23. An oscillating sprinkler unit, comprising:

a housing having a generally cylindrical configuration with a central axis, an inlet at a lower end for attachment to a source of water and an outlet at an upper end;

a sprinkler head mounted at said upper end for rotation about said central axis;

a drive motor mounted in said housing for driving said sprinkler head;

a shiftable gear train comprising terminal drive gear means including an internal gear connected to said sprinkler head, shiftable means for alternatively shifting said terminal drive gear means alternatively into engagement with said internal gear for driving said sprinkler head in alternate directions;

said shiftable drive means comprising a drive shaft driven by said drive motor and operatively connected to a drive gear mounted for rotation about a second axis offset from said first axis;

a pivoting carrier mounted for pivotal movement about said second axis;

one of said terminal gear means mounted on said carrier on one side of said second axis, and the other of said drive gears mounted on said carrier on the other side of said second axis;

a shifting arm mounted adjacent said carrier for pivotal movement about said first axis;

lost motion means disposed between said shifting arm and said carrier for connecting said shifting arm to said carrier for shifting said terminal drive gear means to alternately engageable positions;

first over-center biasing means for maintaining said shifting arm means in a selected one of said alternately shifting positions; and

over-center cam means on said carrier slideably engageable by adjacent spring biased follower means for biasing and maintaining said carrier in a selected one of said alternate engageable positions.

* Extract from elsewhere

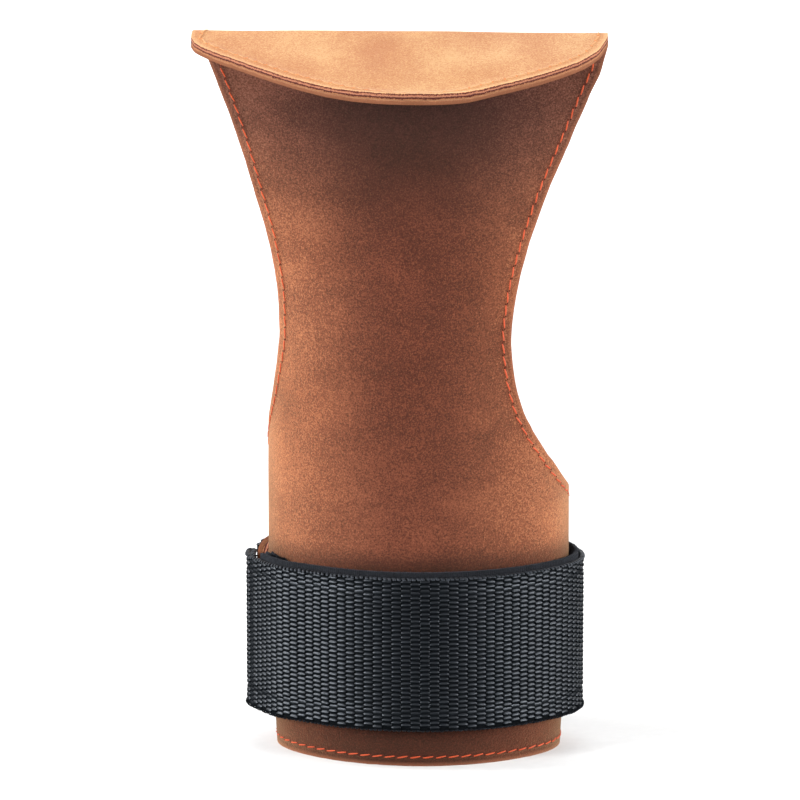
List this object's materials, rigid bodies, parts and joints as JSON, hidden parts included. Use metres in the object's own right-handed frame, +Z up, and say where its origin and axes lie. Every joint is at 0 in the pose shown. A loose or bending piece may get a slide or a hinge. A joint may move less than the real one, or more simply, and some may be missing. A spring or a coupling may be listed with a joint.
{
  "type": "weightlifting hand grip",
  "caption": "Three-ply leather palm grip with a flap folded forward over its top, a waisted palm piece and a wrist cuff held by a wide webbing strap.",
  "frame": {"origin": "on the floor under the middle of the whole grip, which stands on its cuff", "axes": "+Z up from the cuff to the fold, +X to the right as seen from the front, the front of the palm piece and the flap towards -Y"},
  "size_m": [0.0984, 0.1034, 0.1799],
  "materials": {
    "palm_leather": "nubuck, matte",
    "core_leather": "raw, matte",
    "backing_leather": "suede, matte",
    "strap_pile": "pile, matte",
    "strap_webbing": "woven, satin"
  },
  "bodies": {
    "root": {"palm_leather": "palm_leather", "core_leather": "core_leather", "backing_leather": "backing_leather", "strap_band": "strap_pile", "strap_webbing": "strap_webbing", "strap_hook_tab": "strap_pile"}
  },
  "joints": []
}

24. A sprinkler unit according to claim 23 wherein:

said over-center cam means comprises a dual faced cam and said follower means comprises a generally L-shaped spring disposed between said carrier and said housing for biasing said shifting arm to said one of said alternately shifting positions.

25. The sprinkler of claim 24 wherein said dual faced cam is on said carrier and said spring is mounted on adjacent housing structure.

26. The sprinkler of claim 25 wherein said cam has a lobe that is of a substantially symmetrical V-shape; and

said spring comprises a generally L-shaped leaf spring.